Guttenberg – Jagd: Symptom für ein erkranktes System

Politiker sollten Vorbilder sein. Doch was heißt das? Gelackte, blankgewienerte, fehlerfreie Menschenautomaten? Der Ausspruch “Irren ist menschlich” kommt nicht von ungefähr. Es gibt keine perfekten Menschen. Im Lichte dieser Wirklichkeit ist es beängstigend, wie unsere Gesellschaft von ihren Vorbildern zunehmend die absolute Perfektion abverlangt. Wer einen Fehler begeht, wird  medial gelyncht.
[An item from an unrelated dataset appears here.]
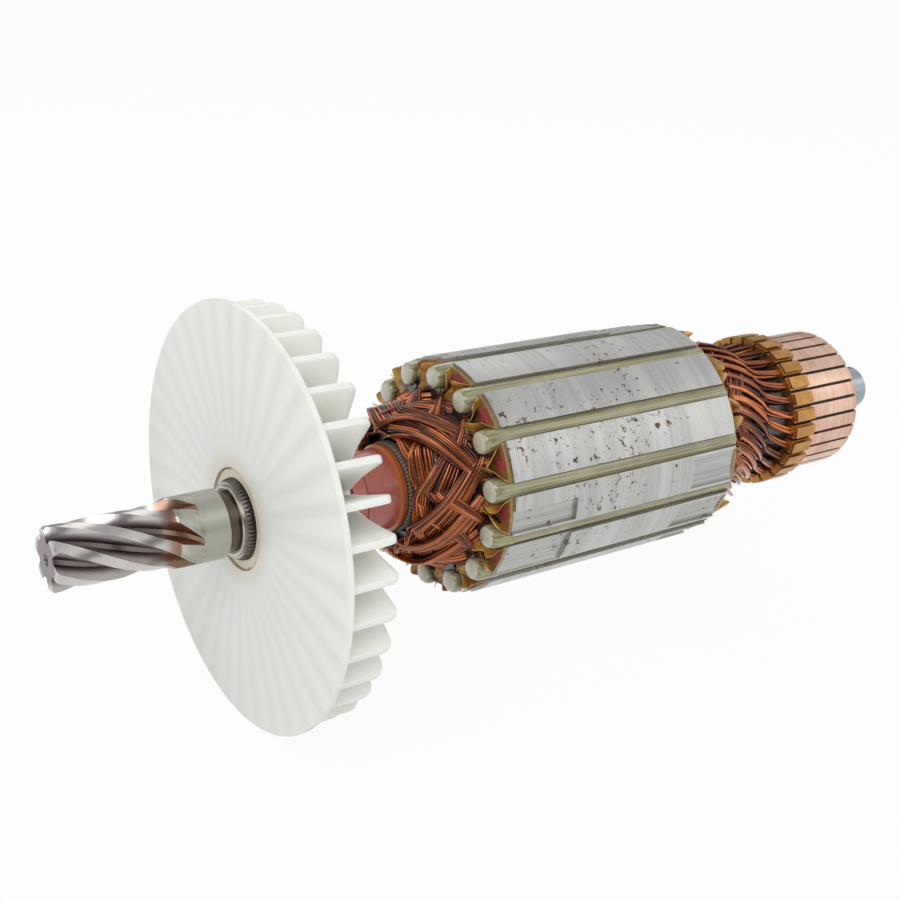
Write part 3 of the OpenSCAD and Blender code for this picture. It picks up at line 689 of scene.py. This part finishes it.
def makeFan():
    rim, back = fanRadius, fanFront + fan["disc"]
    outline = [(fanFront, fan["bore"]), (fanFront, rim - 0.5), (fanFront + 0.15, rim - 0.15), (fanFront + 0.5, rim),
               (back - 0.3, rim), (back, rim - 0.3), (back, fan["hub"] + 1.0), (back + 0.3, fan["hub"] + 0.3),
               (back + 1.0, fan["hub"]), (fanBack - 1, fan["hub"] - 1), (fanBack - 0.3, fan["hub"] - 1.5),
               (fanBack, fan["hub"] - 2.1), (fanBack, fan["bore"])]
    disc = turnBody("fanDisc", outline, 180)
    first = makeBlade()
    pieces = [disc, first]
    for k in range(1, fan["blades"]):
        blade = first.copy()
        blade.data = first.data.copy()
        bpy.context.scene.collection.objects.link(blade)
        blade.data.transform(Matrix.Rotation(math.radians(fan["firstBlade"] + k * 360 / fan["blades"]), 4, "X"))
        pieces.append(blade)
    first.data.transform(Matrix.Rotation(math.radians(fan["firstBlade"]), 4, "X"))
    whole = joinAll(pieces, "fanSurface")
    bpy.ops.object.shade_smooth_by_angle(angle=math.radians(40))
    finishPiece(whole, nylon, ["cooling_fan"])


makeFan()
print("fan ready")


def drawWires(name, lines, thickness, shades):
    # round wires along lines of points, made one mesh, with a shade for each wire
    curve = bpy.data.curves.new(name, "CURVE")
    curve.dimensions = "3D"
    curve.bevel_depth = thickness / 2 * mm
    curve.bevel_resolution = 1
    curve.use_fill_caps = True
    for line in lines:
        spline = curve.splines.new("POLY")
        spline.points.add(len(line) - 1)
        for point, spot in zip(spline.points, line):
            point.co = (*spot, 1)
    obj = bpy.data.objects.new(name, curve)
    bpy.context.scene.collection.objects.link(obj)
    makeActive(obj)
    bpy.ops.object.convert(target="MESH")
    obj = bpy.context.object
    shade = obj.data.attributes.new("wireShade", "FLOAT", "POINT")
    ring = len(obj.data.vertices) // sum(len(line) for line in lines)
    done = 0
    for line, value in zip(lines, shades):
        for k in range(len(line) * ring):
            shade.data[done + k].value = value
        done += len(line) * ring
    bpy.ops.object.shade_smooth()
    return obj


# Coils are wound in opposite pairs, each pair over the one before it. The first pairs run nearly straight out of
# their slots and dive over the shoulder to the shaft; the last pairs lie slanted across the barrel of the winding.
frontCoils = dict(wire=0.82, across=11, deep=2, reach=6, breadth=6.6, fan=11.0, tip=47.2, shoulder=3.8, hug=12.8,
                  top=18.6, barrel=19.3, low=19.4, high=22.0, down=0.34, lean=0.72)
rearCoils = dict(wire=0.88, across=8, deep=1, reach=6, breadth=5.4, fan=9.0, tip=150.6, shoulder=-4.4, hug=12.6,
                 top=19.6, barrel=20.6, low=19.0, high=21.6, down=0.3, lean=0.6)


def coilWire(coil, share, depth, shift, values, mouth, steps=40):
    under = 6 - (coil - 1) % 7
    lean = values["lean"] * under / 6
    inset = under * values["down"] + depth * values["wire"] * 0.85
    way = 1 if values["shoulder"] > 0 else -1
    midX = values["tip"] + values["shoulder"] * share ** 1.6 + way * (under * 0.25 + depth * values["wire"] * 0.85)
    midR = values["hug"] + (values["top"] - values["hug"]) * share ** 0.7 * (1 - lean) - inset * 0.3
    midR = max(midR, values["hug"] - 0.4)
    barrel = values["barrel"] - inset
    slotShare = max(0.0, min(1.0, share + shift))
    slotR = values["low"] + (values["high"] - values["low"]) * slotShare - depth * 0.7
    half = values["reach"] * slotPitch / 2
    middle = (coil + 0.5) * slotPitch + half
    points = []
    for k in range(steps + 1):
        side = 2 * k / steps - 1
        t = abs(side)
        bell = math.sin(math.pi * t) ** 0.8 if 0 < t < 1 else 0.0
        out = max(0.0, (t - lean) / (1 - lean)) ** (1.45 - 0.4 * lean)
        rise = smoothStep((t - 0.45 * lean) / (0.6 + 0.1 * lean))
        r = midR + (barrel - midR) * rise + (slotR - barrel) * smoothStep((t - 0.6) / 0.4)
        x = midX + (mouth - midX) * out
        x += way * (share - 0.5) * values["breadth"] * bell * (1 - lean)
        psi = half * side - math.copysign((share - 0.5) * values["fan"] * bell * lean, side)
        wave = noise.noise(Vector((k * 0.11, share * 7 + depth * 3, coil * 5.3)))
        points.append(place(x + wave * 0.3, r + wave * 0.18, middle + psi + wave * 0.4))
    tuck = way * 1.2
    return [place(mouth + tuck, slotR, middle - half)] + points + [place(mouth + tuck, slotR, middle + half)]


def windCoils(name, values, mouth, seed):
    random.seed(seed)
    lines = []
    for coil in range(slotCount):
        for depth in range(values["deep"]):
            for k in range(values["across"]):
                share = k / (values["across"] - 1)
                lines.append(coilWire(coil, share, depth, random.uniform(-0.15, 0.15), values, mouth))
    return drawWires(name, lines, values["wire"], [random.random() for line in lines])


finishPiece(windCoils("frontCoilWires", frontCoils, sheetFront - 0.2, 3), wireCopper, ["front_winding"])
# The black varnish mass under the front wires is partly painted shade: a dark body that shows as shade in the gaps
# between the wires.
frontMass = turnBody("frontVarnishShadeMass", [(50.5, 11.0), (50.0, 13.0), (51.0, 15.0), (53.5, 16.2),
                                            (58, 17.2), (62, 19.0), (62, 11.0)])
finishPiece(frontMass, varnishAndShade, ["front_winding"])
finishPiece(windCoils("rearCoilWires", rearCoils, sheetBack + 0.2, 5), wireCopper, ["rear_winding"])
# The black varnish mass under the rear wires is partly painted shade: a dark body that shows as shade in the gaps
# between the wires.
rearMass = turnBody("rearVarnishShadeMass", [(stackBack + 1.1, 11.0), (stackBack + 1.1, 18.3), (138, 18.4), (144, 17.0),
                                        (148, 15.0), (149.5, 11.0)])
finishPiece(rearMass, varnishAndShade, ["rear_winding"])
print("winding ready")


# Each riser takes a pair of leads that come out of the slots over the rear winding.
leads = dict(wire=0.95, start=139.5, sweep=40, swing=17, swingAt=190, layers=((0.0, 0.0), (0.95, 6.4)),
             profile=[(139, 20.7), (144, 20.6), (148, 20.0), (151, 19.2), (153, 17.9), (155.5, 17.1), (158, 17.5),
                      (162, 18.2), (170, 18.2)])


def leadLine(bar, side, lower, turnBy):
    last = bar * barPitch + side * 1.4
    sweep = leads["sweep"] + leads["swing"] * math.sin(math.radians(last - leads["swingAt"]))
    steps = 24
    points = []
    for k in range(steps + 1):
        t = k / steps
        x = leads["start"] + (commFront + 0.6 - leads["start"]) * t
        r = along(leads["profile"], x) - lower + 0.15 * side
        bend = smoothStep(t) * 0.6 + t * 0.4
        wave = 1.1 * noise.noise(Vector((t * 3, bar * 1.7, side + lower * 4))) * math.sin(math.pi * t)
        points.append(place(x, r, last - sweep * (1 - bend) + wave + turnBy * (1 - t)))
    return points


random.seed(11)
leadLines = [leadLine(bar, side, lower, turnBy) for lower, turnBy in leads["layers"] for bar in range(barCount)
             for side in (-1, 1)]
leadWires = drawWires("commutatorLeadWires", leadLines, leads["wire"], [random.random() for line in leadLines])
finishPiece(leadWires, leadCopper, ["commutator_leads"])
# The black varnish mass under the leads is partly painted shade: a dark body that shows as shade in the gaps between
# the leads.
leadMass = turnBody("leadVarnishShadeMass", [(149, 10.0), (149, 17.6), (152, 16.4), (155.5, 15.2), (159, 15.6), (161.7, 16.4), (161.7, 10.0)])
finishPiece(leadMass, varnishAndShade, ["commutator_leads"])
print("leads ready")


# The liner film stands out of each slot and is crumpled over the tooth beside it.
cuffs = dict(low=18.2, high=27.2, stand=3.1, ragged=1.7, flare=2.4, crumple=0.75, film=0.25,
             half=[(18, 2.3), (22, 2.75), (24.7, 2.9), (26.5, 2.3), (27.3, 1.8)])


def makeCuff(slotTurn, side, face, way, seed):
    across, out = 12, 5
    bpy.ops.object.select_all(action="DESELECT")
    bpy.ops.mesh.primitive_grid_add(x_subdivisions=across, y_subdivisions=out, size=1)
    cuff = bpy.context.object
    for vertex in cuff.data.vertices:
        u, v = vertex.co.x + 0.5, vertex.co.y + 0.5
        r = cuffs["low"] + (cuffs["high"] - cuffs["low"]) * u
        rough = noise.noise(Vector((u * 4.2, v * 2.1, seed)))
        edge = noise.noise(Vector((u * 3.1, 7.7, seed)))
        stand = cuffs["stand"] * smoothStep(u * 2.4 + 0.2) + cuffs["ragged"] * edge
        sideways = along(cuffs["half"], r) + cuffs["flare"] * v ** 1.6 * (1 + 0.6 * edge) + cuffs["crumple"] * rough * (0.3 + v)
        x = face + way * (v * (stand + 0.4) - 0.4 + cuffs["crumple"] * rough * v)
        turn = slotTurn + side * math.degrees(math.atan2(sideways, r))
        vertex.co = place(x, min(math.hypot(r, sideways) - 0.35 * v, 27.6), turn)
    film = cuff.modifiers.new("film", "SOLIDIFY")
    film.thickness = cuffs["film"] * mm
    film.offset = 0
    bpy.ops.object.modifier_apply(modifier=film.name)
    smooth = cuff.modifiers.new("smooth", "SUBSURF")
    smooth.levels = 1
    smooth.render_levels = 1
    bpy.ops.object.modifier_apply(modifier=smooth.name)
    bpy.ops.object.mode_set(mode="EDIT")
    bpy.ops.mesh.select_all(action="SELECT")
    bpy.ops.mesh.normals_make_consistent(inside=False)
    bpy.ops.object.mode_set(mode="OBJECT")
    bpy.ops.object.shade_smooth()
    return cuff


for name, face, way in (("frontCuffs", sheetFront, -1), ("rearCuffs", sheetBack, 1)):
    made = [makeCuff((i + 0.5) * slotPitch, side, face, way, i * 3.7 + side + way * 40) for i in range(slotCount)
            for side in (-1, 1)]
    finishPiece(joinAll(made, name), amber)
print("liner cuffs ready")

# The front end of each wedge is a blunt thumb, paler on its front face.
thumbs = dict(radius=24.7, size=2.78, front=58.35, back=64.5, droop=0.35)


def makeThumb(turn):
    size, front = thumbs["size"], thumbs["front"]
    outline = [(front, 0.0), (front, size - 1.0), (front + 0.25, size - 0.45), (front + 0.8, size - 0.1),
               (front + 1.7, size), (thumbs["back"], size), (thumbs["back"], 0.0)]
    thumb = turnBody("thumb", outline, 32)
    for vertex in thumb.data.vertices:
        swell = 1 + 0.06 * noise.noise(Vector((vertex.co.x / mm * 0.4, turn, vertex.co.y / mm * 0.3)))
        low = thumbs["droop"] * max(0.0, 61.5 - vertex.co.x / mm) / 3
        vertex.co = Vector((vertex.co.x, (vertex.co.y / mm * swell + thumbs["radius"] - low) * mm, vertex.co.z * swell))
    thumb.data.transform(Matrix.Rotation(math.radians(turn), 4, "X"))
    return thumb


wedgeThumbs = joinAll([makeThumb((i + 0.5) * slotPitch) for i in range(slotCount)], "wedgeThumbs")
finishPiece(wedgeThumbs, wedgeResin)
print("wedge heads ready")

# Black glossy lumps sit in the mouth of each slot under the wedge head: partly pooled varnish and partly painted shade,
# a dark body put where shade falls round the head.
varnishShadePools = dict(radius=23.0, size=3.7, front=60.2, back=62.6)


def makeVarnishShadePool(turn):
    size, front, back = varnishShadePools["size"], varnishShadePools["front"], varnishShadePools["back"]
    outline = [(front, 0.0), (front + 0.1, size - 1.2), (front + 0.5, size - 0.4), (front + 1.2, size), (back, size), (back, 0.0)]
    shadePool = turnBody("shadePool", outline, 32)
    for vertex in shadePool.data.vertices:
        x, y, z = vertex.co / mm
        lump = 1 + 0.16 * noise.noise(Vector((x * 0.3, y * 0.35 + turn, z * 0.35)))
        vertex.co = Vector((x, y * lump + varnishShadePools["radius"], z * lump * 0.92)) * mm
    shadePool.data.transform(Matrix.Rotation(math.radians(turn), 4, "X"))
    return shadePool


slotVarnishShade = joinAll([makeVarnishShadePool((i + 0.5) * slotPitch) for i in range(slotCount)], "slotVarnishAndShade")
finishPiece(slotVarnishShade, varnishAndShade)
print("varnish ready")

bpy.context.scene.view_settings.view_transform = "Standard"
Die politischen Giftmischer rühren ihre Kochlöffel geifrig in ihrer dampfenden Rechthabebrühe. Noch erschreckender ist es, wie diese politischen Vorbildfetischisten in allernächster Nähe dramatische, politische Entwicklungen zulassen: das jahrzehntelange Treiben Silvio Berlusconis hat Italien beinahe ruiniert. Victor Orbàn, der rechtsradikale ungarische Staatschef darf EU-Ratspräsident sein, obwohl er in seinem Land die Pressefreiheit abschafft. Die allein gelassene Ukraine entwickelt sich klammheimlich wieder eine Diktatur. Vorbildhafte Politiker sind Menschen, die das Beste wollen, die sich aber nicht in Grabenkämpfen, Egoismus, Selbstbereicherung und Machtkämpfen verstricken. Dabei ist mir das Vorbild, dessen Fehler ich kenne, lieber, als ein gelacktes Hochglanzidol. Die Treibjagd auf zu Guttenberg macht Sorge. Sie ist ein Symptom eines erkrankten, demokratischen Systems, das seine Werte verloren hat.